[Begin]
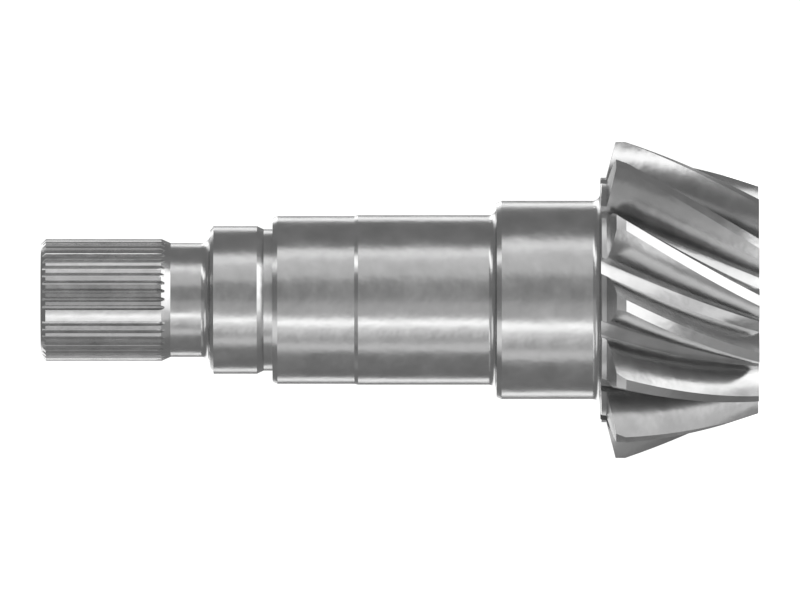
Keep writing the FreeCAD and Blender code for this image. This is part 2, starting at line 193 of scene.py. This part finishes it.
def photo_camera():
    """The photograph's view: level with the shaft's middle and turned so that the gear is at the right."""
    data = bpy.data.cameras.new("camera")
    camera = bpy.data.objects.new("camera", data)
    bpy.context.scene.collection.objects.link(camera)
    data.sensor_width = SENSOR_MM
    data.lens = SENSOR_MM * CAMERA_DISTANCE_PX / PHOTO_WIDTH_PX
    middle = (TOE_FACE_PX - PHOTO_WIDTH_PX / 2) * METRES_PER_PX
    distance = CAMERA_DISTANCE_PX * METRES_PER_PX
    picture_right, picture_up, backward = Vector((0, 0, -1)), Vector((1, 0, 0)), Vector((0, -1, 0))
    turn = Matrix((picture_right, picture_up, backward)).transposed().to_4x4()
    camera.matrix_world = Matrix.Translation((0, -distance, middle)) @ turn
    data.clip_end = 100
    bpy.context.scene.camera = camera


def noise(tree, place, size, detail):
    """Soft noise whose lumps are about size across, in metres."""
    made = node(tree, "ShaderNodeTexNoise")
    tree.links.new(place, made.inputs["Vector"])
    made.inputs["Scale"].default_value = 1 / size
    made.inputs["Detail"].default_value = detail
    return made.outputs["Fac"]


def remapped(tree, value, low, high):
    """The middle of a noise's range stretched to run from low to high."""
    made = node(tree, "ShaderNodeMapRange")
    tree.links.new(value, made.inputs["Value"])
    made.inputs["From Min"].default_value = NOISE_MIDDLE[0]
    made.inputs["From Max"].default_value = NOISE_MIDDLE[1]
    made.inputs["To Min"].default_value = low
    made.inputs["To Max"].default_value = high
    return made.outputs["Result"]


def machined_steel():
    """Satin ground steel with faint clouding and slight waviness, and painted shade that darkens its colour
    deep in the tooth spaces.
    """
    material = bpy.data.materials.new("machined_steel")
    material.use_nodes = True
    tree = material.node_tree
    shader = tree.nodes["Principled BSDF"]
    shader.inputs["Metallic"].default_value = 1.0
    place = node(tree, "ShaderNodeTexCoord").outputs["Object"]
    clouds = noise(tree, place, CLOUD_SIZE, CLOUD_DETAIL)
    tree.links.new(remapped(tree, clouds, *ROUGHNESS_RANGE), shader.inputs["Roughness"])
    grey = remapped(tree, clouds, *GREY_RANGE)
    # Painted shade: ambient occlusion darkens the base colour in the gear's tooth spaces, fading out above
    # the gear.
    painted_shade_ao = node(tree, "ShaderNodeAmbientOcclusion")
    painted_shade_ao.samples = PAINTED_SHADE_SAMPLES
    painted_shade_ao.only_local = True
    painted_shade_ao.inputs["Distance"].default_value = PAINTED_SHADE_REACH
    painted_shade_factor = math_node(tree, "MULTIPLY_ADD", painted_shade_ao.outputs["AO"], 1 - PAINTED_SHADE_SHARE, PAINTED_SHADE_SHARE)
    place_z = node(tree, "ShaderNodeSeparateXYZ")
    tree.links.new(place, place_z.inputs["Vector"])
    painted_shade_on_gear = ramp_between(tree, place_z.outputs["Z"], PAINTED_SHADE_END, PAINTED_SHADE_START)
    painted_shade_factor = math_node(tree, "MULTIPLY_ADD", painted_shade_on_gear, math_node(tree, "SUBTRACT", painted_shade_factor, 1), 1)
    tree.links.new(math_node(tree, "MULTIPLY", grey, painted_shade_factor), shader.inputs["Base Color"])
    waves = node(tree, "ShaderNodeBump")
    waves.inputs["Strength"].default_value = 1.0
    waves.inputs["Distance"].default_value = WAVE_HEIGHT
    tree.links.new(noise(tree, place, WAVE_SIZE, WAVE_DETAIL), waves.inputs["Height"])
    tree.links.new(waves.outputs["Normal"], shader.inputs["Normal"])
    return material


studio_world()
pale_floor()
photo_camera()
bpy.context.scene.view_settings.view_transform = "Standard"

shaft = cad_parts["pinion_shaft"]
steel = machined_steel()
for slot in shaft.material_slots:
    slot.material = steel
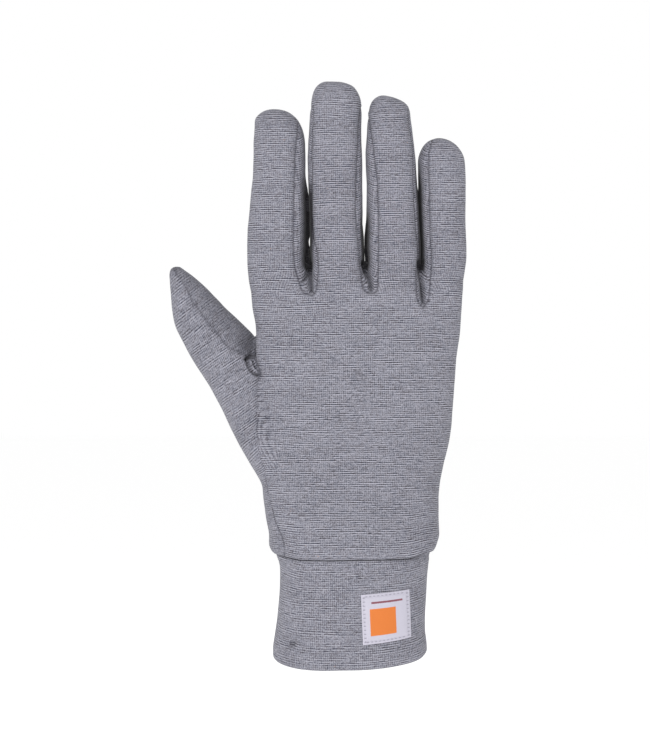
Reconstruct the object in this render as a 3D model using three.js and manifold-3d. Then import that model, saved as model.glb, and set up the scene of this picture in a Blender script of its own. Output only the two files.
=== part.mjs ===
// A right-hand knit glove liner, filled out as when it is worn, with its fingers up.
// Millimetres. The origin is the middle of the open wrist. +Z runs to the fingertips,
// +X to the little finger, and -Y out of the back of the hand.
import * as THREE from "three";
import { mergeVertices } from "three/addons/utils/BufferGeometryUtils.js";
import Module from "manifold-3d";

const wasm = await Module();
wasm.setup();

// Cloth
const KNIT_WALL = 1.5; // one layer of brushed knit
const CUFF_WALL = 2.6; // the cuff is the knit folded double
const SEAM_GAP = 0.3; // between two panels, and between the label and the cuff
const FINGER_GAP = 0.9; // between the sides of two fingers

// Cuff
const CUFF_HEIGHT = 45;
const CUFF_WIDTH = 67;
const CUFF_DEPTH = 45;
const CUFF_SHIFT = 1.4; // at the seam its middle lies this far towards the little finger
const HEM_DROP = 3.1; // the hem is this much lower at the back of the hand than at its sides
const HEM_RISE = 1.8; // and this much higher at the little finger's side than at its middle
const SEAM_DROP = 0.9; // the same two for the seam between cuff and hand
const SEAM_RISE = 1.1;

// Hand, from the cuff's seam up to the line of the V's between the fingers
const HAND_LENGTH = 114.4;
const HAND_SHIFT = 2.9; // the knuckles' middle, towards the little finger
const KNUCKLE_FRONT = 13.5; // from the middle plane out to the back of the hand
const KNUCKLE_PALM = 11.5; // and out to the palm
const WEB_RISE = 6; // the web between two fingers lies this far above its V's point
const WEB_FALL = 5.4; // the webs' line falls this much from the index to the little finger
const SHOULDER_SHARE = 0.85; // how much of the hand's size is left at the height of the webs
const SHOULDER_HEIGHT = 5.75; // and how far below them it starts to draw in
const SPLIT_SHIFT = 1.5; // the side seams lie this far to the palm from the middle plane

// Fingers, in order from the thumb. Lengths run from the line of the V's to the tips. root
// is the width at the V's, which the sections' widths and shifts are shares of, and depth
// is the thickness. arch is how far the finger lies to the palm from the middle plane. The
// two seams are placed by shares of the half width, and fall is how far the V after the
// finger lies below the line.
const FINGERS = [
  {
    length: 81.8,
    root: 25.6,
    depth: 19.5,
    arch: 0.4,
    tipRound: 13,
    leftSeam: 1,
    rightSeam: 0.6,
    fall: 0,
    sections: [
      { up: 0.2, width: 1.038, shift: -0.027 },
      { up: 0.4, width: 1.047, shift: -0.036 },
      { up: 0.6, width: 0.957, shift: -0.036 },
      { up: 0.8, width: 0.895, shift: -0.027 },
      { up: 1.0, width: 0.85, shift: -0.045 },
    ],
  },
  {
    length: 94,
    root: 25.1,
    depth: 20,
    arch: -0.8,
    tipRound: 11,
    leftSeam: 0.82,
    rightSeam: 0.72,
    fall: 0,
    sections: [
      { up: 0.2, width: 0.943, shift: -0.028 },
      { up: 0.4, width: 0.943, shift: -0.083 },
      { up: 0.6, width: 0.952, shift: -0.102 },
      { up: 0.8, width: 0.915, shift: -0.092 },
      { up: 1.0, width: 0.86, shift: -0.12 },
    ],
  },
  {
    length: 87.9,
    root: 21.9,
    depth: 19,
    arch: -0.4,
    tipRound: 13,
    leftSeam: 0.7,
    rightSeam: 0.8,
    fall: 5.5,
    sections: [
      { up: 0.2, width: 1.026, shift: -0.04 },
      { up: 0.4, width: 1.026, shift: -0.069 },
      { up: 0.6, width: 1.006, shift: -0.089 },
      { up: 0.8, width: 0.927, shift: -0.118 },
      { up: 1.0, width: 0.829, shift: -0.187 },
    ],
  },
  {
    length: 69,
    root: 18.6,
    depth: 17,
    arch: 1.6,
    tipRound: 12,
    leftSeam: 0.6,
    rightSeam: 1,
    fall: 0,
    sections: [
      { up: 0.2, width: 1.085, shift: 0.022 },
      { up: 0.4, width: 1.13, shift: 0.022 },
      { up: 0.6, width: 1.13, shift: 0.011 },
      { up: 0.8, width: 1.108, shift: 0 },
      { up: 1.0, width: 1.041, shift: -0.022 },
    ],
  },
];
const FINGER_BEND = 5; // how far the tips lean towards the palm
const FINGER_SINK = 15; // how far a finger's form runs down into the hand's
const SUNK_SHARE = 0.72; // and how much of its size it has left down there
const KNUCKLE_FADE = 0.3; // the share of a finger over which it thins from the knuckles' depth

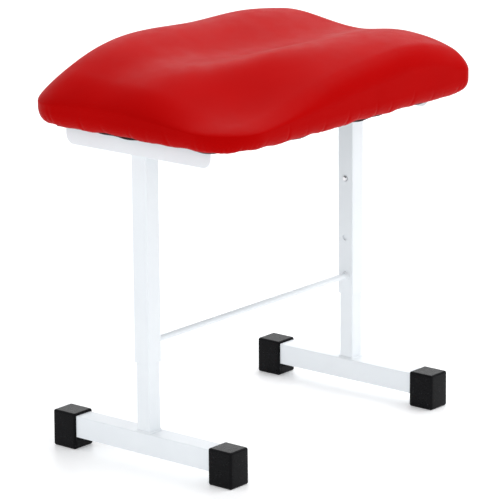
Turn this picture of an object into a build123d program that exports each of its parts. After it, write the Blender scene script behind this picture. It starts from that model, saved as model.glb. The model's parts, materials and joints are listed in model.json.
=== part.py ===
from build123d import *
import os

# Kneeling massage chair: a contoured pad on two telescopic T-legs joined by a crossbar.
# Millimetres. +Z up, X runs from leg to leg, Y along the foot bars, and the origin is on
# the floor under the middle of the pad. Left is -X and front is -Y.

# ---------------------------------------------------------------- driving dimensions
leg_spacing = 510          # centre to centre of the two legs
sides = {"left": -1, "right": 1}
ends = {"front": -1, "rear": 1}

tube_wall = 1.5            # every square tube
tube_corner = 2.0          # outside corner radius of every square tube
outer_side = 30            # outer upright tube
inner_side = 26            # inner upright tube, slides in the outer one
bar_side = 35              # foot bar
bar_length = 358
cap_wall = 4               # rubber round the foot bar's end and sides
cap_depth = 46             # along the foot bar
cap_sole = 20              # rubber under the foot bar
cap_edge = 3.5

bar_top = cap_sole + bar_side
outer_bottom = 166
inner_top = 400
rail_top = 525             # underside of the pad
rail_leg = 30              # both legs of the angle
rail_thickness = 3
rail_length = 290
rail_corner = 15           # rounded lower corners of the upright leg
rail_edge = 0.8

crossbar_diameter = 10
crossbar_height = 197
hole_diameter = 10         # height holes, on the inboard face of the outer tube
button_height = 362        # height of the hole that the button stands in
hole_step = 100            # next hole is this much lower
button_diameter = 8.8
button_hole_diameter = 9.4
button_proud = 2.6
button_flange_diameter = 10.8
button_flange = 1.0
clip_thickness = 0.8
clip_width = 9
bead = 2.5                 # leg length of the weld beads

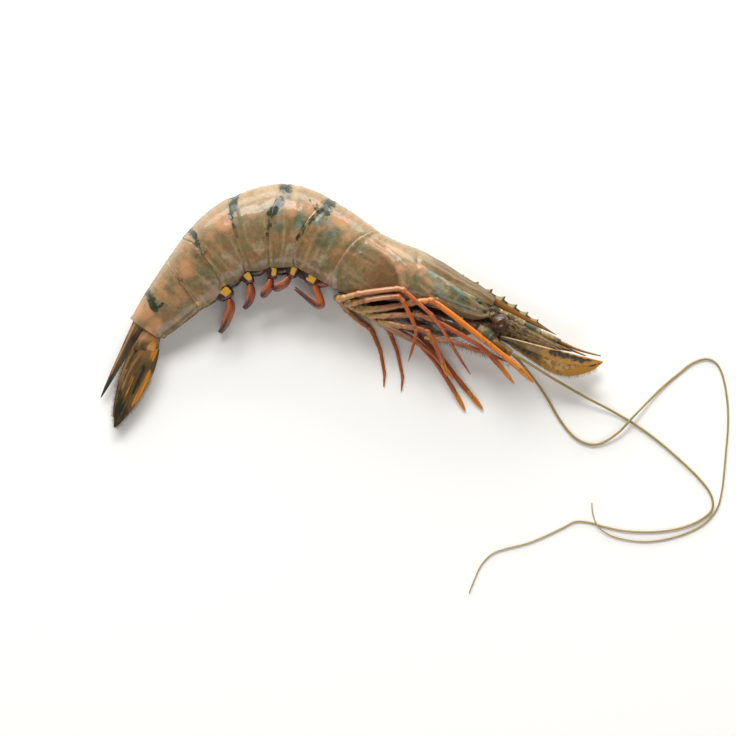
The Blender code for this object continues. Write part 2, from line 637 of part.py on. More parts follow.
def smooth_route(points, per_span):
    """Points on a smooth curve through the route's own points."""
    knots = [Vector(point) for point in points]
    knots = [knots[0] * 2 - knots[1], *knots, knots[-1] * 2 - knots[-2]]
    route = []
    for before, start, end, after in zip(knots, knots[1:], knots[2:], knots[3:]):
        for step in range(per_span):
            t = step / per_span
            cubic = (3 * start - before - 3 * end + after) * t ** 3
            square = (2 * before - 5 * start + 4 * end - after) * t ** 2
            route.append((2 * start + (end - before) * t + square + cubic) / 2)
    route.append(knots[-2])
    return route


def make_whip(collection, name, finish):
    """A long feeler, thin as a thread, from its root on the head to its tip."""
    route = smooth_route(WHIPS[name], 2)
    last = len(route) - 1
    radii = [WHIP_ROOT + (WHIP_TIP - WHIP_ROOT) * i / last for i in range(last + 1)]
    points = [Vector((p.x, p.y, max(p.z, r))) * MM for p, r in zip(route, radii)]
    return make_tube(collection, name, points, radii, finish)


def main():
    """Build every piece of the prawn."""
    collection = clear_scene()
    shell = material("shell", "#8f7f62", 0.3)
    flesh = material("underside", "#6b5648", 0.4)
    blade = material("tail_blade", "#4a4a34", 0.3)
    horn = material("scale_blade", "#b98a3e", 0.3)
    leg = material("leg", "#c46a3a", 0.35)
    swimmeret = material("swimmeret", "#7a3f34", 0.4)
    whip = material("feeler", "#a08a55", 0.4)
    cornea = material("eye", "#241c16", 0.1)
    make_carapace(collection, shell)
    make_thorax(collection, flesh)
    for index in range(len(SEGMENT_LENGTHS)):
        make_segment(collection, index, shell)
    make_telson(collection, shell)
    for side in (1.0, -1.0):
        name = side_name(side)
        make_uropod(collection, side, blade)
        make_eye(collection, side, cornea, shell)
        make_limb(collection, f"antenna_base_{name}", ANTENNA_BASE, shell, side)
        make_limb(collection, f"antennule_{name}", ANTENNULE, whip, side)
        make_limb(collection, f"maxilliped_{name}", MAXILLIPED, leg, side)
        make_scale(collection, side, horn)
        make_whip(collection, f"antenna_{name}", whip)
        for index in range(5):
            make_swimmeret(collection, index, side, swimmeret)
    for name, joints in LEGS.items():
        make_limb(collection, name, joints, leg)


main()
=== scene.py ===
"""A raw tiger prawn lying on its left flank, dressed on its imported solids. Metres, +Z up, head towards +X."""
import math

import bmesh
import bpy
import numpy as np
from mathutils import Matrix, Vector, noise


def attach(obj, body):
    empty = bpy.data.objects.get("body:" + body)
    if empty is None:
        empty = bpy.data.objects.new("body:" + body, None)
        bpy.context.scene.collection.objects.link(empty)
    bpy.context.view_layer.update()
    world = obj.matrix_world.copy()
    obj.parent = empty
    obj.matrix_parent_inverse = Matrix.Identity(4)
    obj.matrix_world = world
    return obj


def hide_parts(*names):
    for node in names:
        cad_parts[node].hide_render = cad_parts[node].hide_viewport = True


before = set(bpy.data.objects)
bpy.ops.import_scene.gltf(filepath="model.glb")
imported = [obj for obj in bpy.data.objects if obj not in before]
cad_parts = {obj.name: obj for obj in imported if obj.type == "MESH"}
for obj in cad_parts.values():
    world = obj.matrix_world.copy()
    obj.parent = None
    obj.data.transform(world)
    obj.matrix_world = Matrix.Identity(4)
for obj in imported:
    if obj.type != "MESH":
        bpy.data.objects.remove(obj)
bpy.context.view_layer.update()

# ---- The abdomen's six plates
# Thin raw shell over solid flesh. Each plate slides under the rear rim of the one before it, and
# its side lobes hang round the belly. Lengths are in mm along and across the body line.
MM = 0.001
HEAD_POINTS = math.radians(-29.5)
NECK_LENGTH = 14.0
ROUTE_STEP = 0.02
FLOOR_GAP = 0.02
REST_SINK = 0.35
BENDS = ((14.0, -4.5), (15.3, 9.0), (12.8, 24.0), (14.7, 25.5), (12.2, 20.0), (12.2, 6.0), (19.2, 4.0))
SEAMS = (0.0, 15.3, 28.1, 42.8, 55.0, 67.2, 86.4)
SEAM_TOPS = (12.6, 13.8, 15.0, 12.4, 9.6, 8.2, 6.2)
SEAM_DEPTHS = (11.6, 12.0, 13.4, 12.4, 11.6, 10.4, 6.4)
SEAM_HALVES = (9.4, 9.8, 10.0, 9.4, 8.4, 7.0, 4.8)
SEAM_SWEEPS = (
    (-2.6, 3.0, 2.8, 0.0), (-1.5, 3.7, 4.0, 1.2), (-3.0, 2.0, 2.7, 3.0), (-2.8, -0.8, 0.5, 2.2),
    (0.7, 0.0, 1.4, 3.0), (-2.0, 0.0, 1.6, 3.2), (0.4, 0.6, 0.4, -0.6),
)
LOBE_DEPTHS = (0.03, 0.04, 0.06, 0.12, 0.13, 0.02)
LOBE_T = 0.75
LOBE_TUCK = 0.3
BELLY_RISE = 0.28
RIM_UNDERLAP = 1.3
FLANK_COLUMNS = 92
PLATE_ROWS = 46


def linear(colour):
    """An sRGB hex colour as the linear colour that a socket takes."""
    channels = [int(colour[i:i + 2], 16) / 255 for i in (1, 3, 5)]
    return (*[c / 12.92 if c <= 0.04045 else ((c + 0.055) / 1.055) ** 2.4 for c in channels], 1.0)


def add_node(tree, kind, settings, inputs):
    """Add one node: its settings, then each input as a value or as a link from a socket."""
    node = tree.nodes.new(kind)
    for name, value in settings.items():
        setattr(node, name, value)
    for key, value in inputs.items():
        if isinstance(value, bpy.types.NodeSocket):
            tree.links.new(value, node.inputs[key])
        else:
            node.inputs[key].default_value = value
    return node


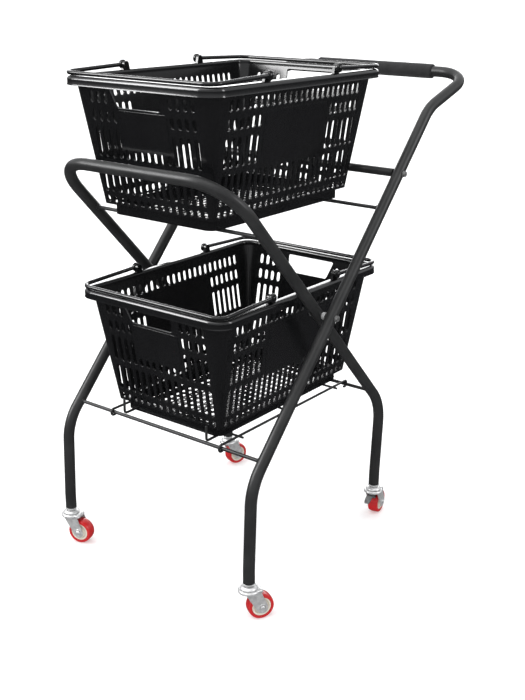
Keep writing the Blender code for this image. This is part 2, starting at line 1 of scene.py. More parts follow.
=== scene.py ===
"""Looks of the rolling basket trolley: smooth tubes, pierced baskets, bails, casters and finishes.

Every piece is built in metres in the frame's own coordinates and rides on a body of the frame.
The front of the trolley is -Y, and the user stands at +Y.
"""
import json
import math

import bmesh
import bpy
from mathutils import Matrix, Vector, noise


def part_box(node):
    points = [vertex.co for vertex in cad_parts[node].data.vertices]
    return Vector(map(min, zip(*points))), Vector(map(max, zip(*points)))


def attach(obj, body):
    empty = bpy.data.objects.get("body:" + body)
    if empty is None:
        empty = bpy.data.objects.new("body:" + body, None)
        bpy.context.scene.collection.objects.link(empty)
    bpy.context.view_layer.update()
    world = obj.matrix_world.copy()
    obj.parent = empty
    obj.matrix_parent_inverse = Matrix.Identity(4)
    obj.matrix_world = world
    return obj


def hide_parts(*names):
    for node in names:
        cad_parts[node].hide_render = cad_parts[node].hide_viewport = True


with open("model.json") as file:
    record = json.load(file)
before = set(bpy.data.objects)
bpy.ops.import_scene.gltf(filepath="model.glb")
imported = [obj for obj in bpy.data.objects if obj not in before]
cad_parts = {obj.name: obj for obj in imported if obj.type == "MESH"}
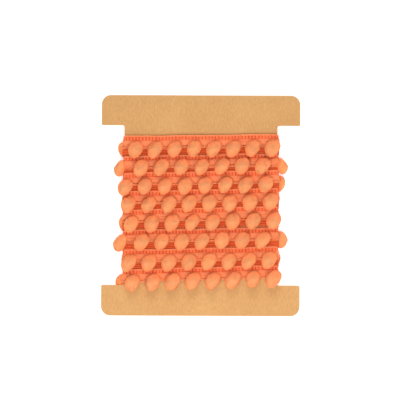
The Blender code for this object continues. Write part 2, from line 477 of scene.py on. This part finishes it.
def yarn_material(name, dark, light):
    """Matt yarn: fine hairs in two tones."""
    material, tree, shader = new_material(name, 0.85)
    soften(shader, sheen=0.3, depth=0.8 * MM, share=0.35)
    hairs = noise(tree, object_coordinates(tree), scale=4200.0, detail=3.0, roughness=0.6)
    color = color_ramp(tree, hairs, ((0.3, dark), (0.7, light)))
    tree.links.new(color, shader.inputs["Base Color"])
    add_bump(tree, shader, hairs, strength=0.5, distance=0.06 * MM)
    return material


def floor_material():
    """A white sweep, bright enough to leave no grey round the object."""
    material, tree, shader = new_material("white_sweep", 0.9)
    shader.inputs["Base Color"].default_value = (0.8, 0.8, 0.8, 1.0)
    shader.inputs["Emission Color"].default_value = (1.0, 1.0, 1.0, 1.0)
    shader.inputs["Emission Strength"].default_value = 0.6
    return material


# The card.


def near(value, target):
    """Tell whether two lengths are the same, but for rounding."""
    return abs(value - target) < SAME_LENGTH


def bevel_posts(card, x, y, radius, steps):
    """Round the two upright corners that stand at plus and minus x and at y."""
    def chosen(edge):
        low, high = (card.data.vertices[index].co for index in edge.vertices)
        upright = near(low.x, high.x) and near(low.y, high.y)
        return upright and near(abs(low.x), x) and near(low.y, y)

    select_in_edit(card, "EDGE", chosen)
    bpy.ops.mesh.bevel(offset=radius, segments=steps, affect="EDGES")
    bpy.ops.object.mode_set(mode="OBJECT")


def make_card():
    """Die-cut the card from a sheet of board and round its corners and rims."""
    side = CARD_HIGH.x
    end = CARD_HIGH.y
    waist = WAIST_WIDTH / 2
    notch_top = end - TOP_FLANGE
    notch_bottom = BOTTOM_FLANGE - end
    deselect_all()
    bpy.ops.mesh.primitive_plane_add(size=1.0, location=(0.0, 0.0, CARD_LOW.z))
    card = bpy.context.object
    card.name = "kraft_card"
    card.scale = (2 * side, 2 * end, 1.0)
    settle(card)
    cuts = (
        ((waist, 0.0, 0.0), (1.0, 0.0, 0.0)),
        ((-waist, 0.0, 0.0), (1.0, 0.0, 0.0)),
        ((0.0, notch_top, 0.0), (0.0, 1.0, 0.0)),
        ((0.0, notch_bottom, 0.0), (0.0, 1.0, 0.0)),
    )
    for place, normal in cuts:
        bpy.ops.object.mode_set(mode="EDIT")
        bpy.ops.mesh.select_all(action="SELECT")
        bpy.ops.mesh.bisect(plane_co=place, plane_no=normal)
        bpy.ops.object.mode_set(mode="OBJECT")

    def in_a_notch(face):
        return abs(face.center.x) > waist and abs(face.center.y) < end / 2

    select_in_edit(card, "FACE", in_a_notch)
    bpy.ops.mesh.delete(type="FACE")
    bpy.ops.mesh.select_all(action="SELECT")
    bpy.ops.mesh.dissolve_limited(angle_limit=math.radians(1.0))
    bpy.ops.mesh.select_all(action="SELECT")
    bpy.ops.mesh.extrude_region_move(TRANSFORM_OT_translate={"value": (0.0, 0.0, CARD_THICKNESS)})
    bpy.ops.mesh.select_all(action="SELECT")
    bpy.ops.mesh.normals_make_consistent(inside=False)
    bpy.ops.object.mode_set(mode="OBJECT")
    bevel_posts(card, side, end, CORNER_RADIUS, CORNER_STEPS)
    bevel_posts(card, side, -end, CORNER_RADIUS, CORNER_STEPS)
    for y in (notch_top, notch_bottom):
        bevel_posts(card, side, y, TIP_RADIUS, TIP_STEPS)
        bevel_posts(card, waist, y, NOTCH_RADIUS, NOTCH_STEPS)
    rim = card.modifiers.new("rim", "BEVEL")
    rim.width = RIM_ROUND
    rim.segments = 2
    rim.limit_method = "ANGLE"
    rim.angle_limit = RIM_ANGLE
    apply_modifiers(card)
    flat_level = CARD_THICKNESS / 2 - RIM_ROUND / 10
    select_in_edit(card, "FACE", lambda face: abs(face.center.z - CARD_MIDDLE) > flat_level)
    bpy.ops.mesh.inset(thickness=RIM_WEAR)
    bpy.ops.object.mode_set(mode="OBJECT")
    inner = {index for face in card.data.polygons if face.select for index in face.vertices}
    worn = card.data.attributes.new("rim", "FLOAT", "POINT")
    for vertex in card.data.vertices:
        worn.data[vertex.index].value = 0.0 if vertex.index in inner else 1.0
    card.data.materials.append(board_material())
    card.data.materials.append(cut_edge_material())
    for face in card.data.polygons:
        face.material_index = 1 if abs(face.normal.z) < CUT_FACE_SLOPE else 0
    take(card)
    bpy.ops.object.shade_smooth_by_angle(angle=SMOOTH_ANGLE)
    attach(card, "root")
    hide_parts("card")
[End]
_Set task_
In the listing above, find the line with "on. This part finishes it." and the line with "return abs(value - target) < SAME_LENGTH", then print exactly those two lines and every line between them, and nothing more.

_Output_
The Blender code for this object continues. Write part 2, from line 477 of scene.py on. This part finishes it.
def yarn_material(name, dark, light):
    """Matt yarn: fine hairs in two tones."""
    material, tree, shader = new_material(name, 0.85)
    soften(shader, sheen=0.3, depth=0.8 * MM, share=0.35)
    hairs = noise(tree, object_coordinates(tree), scale=4200.0, detail=3.0, roughness=0.6)
    color = color_ramp(tree, hairs, ((0.3, dark), (0.7, light)))
    tree.links.new(color, shader.inputs["Base Color"])
    add_bump(tree, shader, hairs, strength=0.5, distance=0.06 * MM)
    return material


def floor_material():
    """A white sweep, bright enough to leave no grey round the object."""
    material, tree, shader = new_material("white_sweep", 0.9)
    shader.inputs["Base Color"].default_value = (0.8, 0.8, 0.8, 1.0)
    shader.inputs["Emission Color"].default_value = (1.0, 1.0, 1.0, 1.0)
    shader.inputs["Emission Strength"].default_value = 0.6
    return material


# The card.


def near(value, target):
    """Tell whether two lengths are the same, but for rounding."""
    return abs(value - target) < SAME_LENGTH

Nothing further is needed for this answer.